Task prompt: Give again, word for word, each line from the top of the listing through the line that holds "half = floor_length / 2".

Data provided:
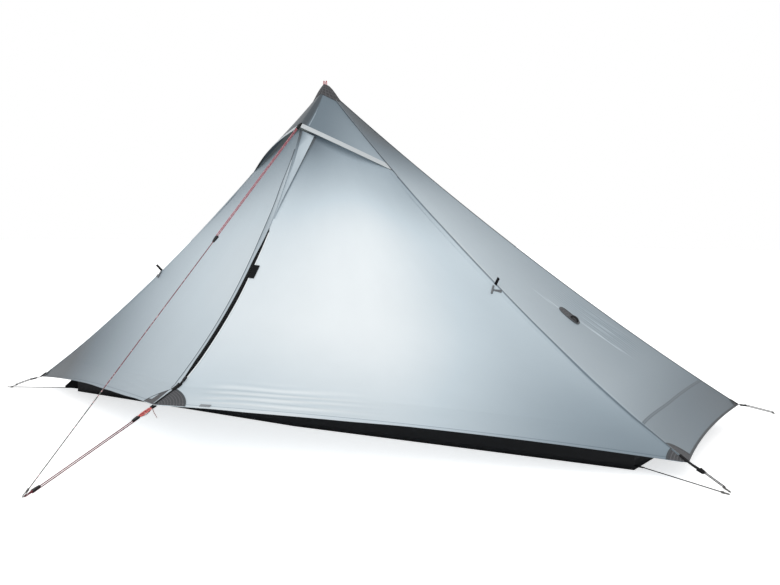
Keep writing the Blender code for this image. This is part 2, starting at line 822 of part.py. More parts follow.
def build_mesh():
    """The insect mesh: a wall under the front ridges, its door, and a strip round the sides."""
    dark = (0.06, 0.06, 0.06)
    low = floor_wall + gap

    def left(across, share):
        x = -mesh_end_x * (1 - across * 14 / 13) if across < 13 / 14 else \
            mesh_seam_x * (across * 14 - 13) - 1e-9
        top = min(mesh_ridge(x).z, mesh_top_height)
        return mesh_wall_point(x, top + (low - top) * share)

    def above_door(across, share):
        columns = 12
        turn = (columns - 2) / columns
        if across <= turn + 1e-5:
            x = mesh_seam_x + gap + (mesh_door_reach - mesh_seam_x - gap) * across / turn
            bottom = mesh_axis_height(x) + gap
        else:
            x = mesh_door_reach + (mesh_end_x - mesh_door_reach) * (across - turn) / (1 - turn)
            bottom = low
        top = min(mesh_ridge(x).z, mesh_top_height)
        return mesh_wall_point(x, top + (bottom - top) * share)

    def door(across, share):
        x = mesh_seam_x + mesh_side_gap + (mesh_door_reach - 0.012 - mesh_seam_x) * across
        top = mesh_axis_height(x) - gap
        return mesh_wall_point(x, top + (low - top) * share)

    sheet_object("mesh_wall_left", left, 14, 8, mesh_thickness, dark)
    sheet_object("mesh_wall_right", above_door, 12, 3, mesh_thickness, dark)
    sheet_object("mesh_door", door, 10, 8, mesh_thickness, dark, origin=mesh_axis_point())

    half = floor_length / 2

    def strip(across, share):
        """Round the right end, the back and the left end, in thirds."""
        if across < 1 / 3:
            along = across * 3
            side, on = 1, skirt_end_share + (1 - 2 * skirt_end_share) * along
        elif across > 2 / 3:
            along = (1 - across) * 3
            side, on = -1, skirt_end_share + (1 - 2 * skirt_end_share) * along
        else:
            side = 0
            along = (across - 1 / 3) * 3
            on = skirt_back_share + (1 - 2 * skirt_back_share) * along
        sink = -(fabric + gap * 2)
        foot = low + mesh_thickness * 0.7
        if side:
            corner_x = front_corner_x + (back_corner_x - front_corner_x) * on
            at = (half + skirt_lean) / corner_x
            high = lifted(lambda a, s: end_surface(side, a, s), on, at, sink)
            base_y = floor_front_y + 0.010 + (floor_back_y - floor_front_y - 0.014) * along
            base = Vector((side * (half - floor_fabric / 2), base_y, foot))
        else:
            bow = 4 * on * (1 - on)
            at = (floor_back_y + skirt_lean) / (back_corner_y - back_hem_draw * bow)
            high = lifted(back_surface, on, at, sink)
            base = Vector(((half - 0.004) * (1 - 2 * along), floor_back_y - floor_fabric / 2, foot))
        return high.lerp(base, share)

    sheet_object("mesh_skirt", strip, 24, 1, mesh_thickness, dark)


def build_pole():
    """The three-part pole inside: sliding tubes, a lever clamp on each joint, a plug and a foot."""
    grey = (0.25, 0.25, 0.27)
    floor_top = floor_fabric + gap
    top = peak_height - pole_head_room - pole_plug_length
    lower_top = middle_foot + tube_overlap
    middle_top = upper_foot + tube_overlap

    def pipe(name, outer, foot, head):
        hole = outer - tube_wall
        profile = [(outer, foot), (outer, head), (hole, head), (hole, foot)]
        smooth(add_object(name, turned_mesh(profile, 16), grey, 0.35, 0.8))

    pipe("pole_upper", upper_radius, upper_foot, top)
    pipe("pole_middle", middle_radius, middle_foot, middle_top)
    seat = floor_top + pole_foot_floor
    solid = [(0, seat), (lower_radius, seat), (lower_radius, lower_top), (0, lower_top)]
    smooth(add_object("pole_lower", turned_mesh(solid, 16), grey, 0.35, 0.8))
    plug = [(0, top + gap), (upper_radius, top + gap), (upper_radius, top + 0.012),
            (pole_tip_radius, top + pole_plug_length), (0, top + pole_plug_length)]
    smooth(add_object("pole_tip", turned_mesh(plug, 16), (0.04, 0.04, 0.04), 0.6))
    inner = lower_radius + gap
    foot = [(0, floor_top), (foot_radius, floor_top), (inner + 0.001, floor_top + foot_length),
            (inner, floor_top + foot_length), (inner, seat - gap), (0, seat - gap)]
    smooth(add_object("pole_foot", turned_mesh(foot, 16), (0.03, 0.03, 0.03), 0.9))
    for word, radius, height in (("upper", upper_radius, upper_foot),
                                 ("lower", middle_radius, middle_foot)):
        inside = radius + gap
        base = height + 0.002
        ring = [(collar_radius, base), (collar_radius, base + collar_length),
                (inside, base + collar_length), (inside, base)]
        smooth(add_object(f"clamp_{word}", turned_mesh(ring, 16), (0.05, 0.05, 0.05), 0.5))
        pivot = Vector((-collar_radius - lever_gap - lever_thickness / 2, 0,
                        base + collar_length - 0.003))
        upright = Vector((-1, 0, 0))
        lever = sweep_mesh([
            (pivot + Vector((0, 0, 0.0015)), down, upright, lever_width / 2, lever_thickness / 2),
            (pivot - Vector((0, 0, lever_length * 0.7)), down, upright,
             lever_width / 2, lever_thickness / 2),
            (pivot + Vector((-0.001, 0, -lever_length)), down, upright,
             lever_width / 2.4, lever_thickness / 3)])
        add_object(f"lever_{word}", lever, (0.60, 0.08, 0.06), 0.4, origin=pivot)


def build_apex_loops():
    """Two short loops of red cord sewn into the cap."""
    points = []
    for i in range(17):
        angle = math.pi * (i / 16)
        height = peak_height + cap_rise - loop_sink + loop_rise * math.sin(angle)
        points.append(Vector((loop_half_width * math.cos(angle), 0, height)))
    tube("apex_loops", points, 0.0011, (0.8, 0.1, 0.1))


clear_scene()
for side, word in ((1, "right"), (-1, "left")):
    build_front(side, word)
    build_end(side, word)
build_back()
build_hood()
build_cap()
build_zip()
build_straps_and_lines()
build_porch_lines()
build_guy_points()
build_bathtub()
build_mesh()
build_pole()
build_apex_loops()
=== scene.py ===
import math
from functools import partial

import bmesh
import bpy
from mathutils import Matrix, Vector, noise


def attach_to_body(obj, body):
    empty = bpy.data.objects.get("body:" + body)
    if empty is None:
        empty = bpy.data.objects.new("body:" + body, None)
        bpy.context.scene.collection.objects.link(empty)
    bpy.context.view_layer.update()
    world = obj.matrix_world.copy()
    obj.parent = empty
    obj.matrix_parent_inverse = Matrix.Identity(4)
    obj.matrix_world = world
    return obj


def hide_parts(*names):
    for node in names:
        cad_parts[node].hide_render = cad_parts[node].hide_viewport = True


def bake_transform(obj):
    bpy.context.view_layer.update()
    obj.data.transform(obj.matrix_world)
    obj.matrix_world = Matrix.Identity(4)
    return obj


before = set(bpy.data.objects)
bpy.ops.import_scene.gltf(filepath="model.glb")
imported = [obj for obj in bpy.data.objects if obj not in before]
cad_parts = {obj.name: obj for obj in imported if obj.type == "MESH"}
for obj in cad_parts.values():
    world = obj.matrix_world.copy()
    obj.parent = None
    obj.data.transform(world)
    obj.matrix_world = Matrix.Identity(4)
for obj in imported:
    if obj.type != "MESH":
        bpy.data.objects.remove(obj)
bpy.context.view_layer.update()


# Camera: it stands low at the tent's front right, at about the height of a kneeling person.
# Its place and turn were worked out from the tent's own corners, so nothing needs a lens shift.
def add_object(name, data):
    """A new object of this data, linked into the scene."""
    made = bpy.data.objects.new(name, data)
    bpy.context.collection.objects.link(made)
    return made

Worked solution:
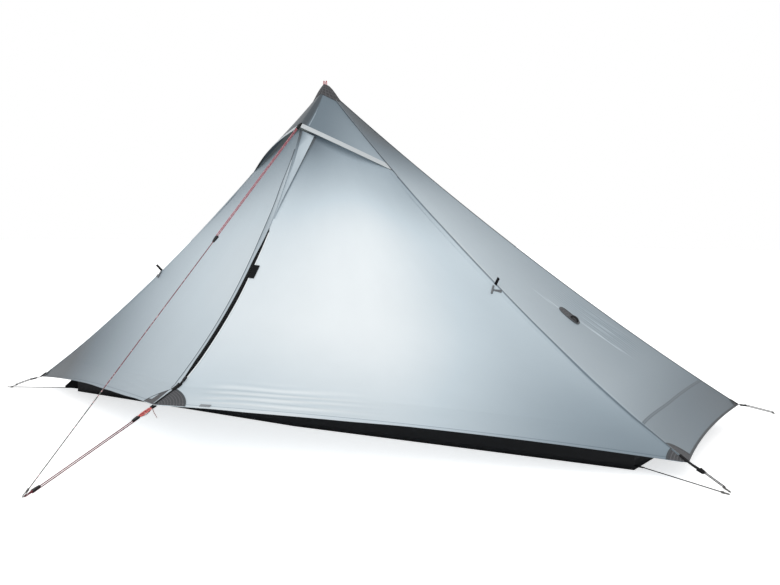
Keep writing the Blender code for this image. This is part 2, starting at line 822 of part.py. More parts follow.
def build_mesh():
    """The insect mesh: a wall under the front ridges, its door, and a strip round the sides."""
    dark = (0.06, 0.06, 0.06)
    low = floor_wall + gap

    def left(across, share):
        x = -mesh_end_x * (1 - across * 14 / 13) if across < 13 / 14 else \
            mesh_seam_x * (across * 14 - 13) - 1e-9
        top = min(mesh_ridge(x).z, mesh_top_height)
        return mesh_wall_point(x, top + (low - top) * share)

    def above_door(across, share):
        columns = 12
        turn = (columns - 2) / columns
        if across <= turn + 1e-5:
            x = mesh_seam_x + gap + (mesh_door_reach - mesh_seam_x - gap) * across / turn
            bottom = mesh_axis_height(x) + gap
        else:
            x = mesh_door_reach + (mesh_end_x - mesh_door_reach) * (across - turn) / (1 - turn)
            bottom = low
        top = min(mesh_ridge(x).z, mesh_top_height)
        return mesh_wall_point(x, top + (bottom - top) * share)

    def door(across, share):
        x = mesh_seam_x + mesh_side_gap + (mesh_door_reach - 0.012 - mesh_seam_x) * across
        top = mesh_axis_height(x) - gap
        return mesh_wall_point(x, top + (low - top) * share)

    sheet_object("mesh_wall_left", left, 14, 8, mesh_thickness, dark)
    sheet_object("mesh_wall_right", above_door, 12, 3, mesh_thickness, dark)
    sheet_object("mesh_door", door, 10, 8, mesh_thickness, dark, origin=mesh_axis_point())

    half = floor_length / 2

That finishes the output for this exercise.